Passing leafy time

For several years, I’ve known Tamra Harrison Kirschnick as a painter of tangled plant life. The pieces of hers I’ve seen in the past have been large, single canvases, so it was a pleasant shock to enter her current solo show and find that it consists of arrangements of smaller paintings. In each of the four sets—“Sunflower,” “Thistles,” “Zinnia” and “Sumac”—a single image breaks across six or seven canvases.

It wasn’t the first time Kirschnick’s work made the photographer Lee Friedlander come to mind; he too has filled frames with plant life, viewed at very close range. But whereas the fecundity of Friedlander’s desert scenes has a bleak overtone, Kirschnick’s studies communicate love.

Take “Sunflower,” an immediate standout. Its six square frames make a horizontal row, and the fat head of one flower arcs shallowly across four of the six. If this flower were fully visible, it would be 15′ or 20′ in diameter, but—like bees—we are right up against it, nosing its petals, leaves and seeds, seeing only a slice. And the stormy palette rewards examination. Get close, and suddenly purple jumps out, used as a shading color on the yellow petals and green leaves. Get closer, and there are many purples: lavender, mauve, a dark wine color.
 

“Sunflower” by Tamra Harrison Kirschnick

Each set is radiant with the character of its subject, a kind of realism balancing Kirschnick’s conscious framing of specifics.
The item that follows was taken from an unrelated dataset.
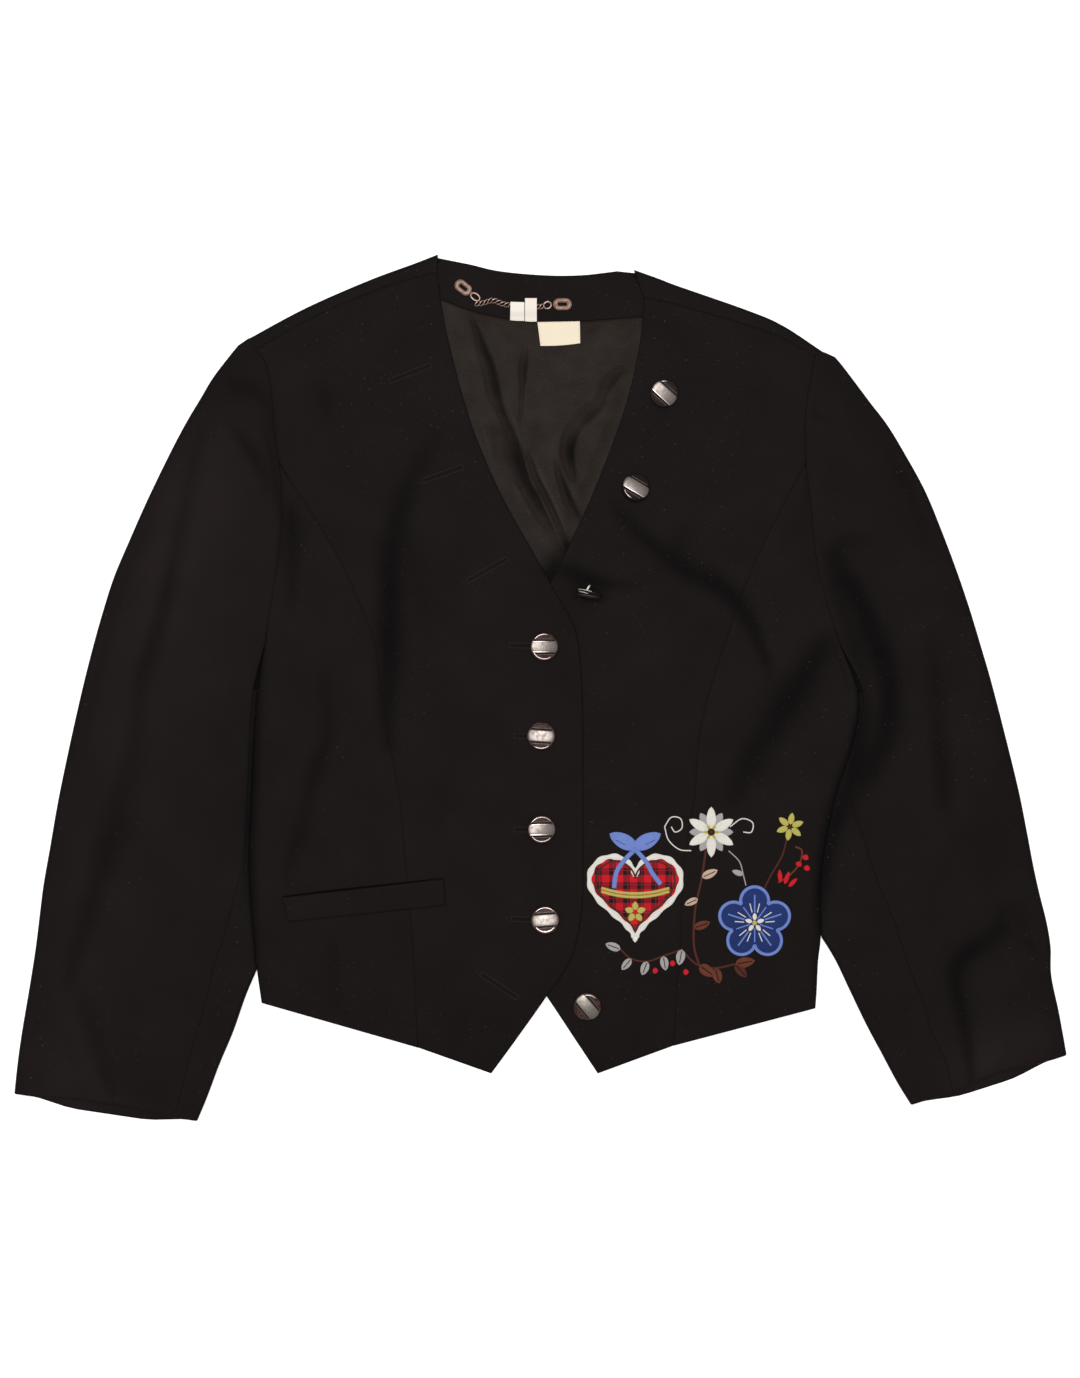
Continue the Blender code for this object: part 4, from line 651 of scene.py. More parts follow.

If “Sunflower” is bathed in the somnolent, brooding light of late summer, “Sumac” is a riot of uncontrolled growth, its fat seedhead blood-colored and menacing. “Zinnias” are trim if not quite tame. “Thistle” looks tropical in spiky pinks and blues, repellent where “Sunflower” is sumptuous.

Energy manifest across the surface—vibrating, taut, almost clenched—pulls against the tiny, focused awareness, at the tip of a small brush, that created these delicate leaf-tips and petal-ends. It’s like a frozen explosion.
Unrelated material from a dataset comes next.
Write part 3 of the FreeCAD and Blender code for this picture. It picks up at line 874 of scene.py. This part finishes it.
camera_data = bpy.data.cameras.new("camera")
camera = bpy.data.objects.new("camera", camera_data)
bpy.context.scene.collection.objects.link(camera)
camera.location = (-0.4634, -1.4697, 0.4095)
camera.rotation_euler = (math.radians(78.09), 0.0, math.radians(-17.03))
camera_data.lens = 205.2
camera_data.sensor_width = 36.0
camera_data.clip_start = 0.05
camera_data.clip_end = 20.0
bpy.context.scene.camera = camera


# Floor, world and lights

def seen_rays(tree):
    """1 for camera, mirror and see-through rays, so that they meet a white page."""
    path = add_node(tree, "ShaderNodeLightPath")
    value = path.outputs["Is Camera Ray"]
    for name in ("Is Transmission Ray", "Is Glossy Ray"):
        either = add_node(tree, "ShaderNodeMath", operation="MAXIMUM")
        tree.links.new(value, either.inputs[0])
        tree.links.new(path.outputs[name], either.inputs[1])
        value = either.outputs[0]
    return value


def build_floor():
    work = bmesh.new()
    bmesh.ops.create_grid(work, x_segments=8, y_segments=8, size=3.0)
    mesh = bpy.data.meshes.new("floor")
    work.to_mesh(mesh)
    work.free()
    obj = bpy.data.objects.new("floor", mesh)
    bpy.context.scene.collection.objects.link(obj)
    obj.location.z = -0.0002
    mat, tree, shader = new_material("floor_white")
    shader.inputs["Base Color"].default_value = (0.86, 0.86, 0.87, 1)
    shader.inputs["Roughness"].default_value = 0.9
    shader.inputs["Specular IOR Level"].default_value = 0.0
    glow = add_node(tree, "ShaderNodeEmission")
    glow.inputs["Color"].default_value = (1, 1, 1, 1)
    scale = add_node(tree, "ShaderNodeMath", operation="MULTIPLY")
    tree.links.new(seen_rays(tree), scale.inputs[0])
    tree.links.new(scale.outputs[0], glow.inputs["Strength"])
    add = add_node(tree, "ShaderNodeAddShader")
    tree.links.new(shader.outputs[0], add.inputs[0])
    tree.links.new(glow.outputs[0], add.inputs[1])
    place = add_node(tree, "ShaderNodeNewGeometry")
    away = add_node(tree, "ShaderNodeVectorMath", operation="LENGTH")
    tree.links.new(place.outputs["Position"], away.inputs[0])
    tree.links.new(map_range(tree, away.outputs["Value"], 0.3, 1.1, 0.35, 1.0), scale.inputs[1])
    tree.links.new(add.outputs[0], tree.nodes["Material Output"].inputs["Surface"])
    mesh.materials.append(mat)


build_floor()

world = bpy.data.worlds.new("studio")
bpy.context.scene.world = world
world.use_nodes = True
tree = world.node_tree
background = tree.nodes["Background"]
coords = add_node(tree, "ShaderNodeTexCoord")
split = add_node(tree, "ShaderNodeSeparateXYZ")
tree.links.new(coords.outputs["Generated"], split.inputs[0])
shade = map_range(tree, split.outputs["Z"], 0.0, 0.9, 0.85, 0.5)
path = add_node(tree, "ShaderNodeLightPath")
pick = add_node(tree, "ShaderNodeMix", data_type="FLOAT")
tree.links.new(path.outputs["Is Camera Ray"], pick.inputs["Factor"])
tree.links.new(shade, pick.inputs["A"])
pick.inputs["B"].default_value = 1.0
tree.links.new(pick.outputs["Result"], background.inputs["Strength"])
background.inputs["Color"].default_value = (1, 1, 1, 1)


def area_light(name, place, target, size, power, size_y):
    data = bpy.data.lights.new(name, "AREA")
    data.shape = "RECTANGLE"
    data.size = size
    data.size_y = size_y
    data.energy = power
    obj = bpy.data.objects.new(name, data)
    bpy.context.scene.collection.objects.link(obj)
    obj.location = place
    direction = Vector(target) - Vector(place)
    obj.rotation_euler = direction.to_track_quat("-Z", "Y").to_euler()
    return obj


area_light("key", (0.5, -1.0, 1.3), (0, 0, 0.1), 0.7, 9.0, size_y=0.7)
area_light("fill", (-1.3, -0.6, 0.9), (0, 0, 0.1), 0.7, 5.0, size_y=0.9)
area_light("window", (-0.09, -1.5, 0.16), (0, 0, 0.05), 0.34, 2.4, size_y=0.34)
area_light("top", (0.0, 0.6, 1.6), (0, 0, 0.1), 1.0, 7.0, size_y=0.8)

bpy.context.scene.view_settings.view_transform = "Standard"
For this viewer, the effect feels like being hungry and grateful all at once. There are concepts at work here—simple but deep ones, about scale (if a flower is this big, we are suddenly smaller), and about representation (photography influences Kirschnick’s compositions, though the pieces sit firmly within a traditional realm of painting as craft). But concepts matter less than the lonely blue-green behind the sunflower, a tumble of pointed seeds like little jesters’ hats, the fluted folds of petals. Ultimately, these paintings say that looking is profound, a form of loving. And there is so much to see.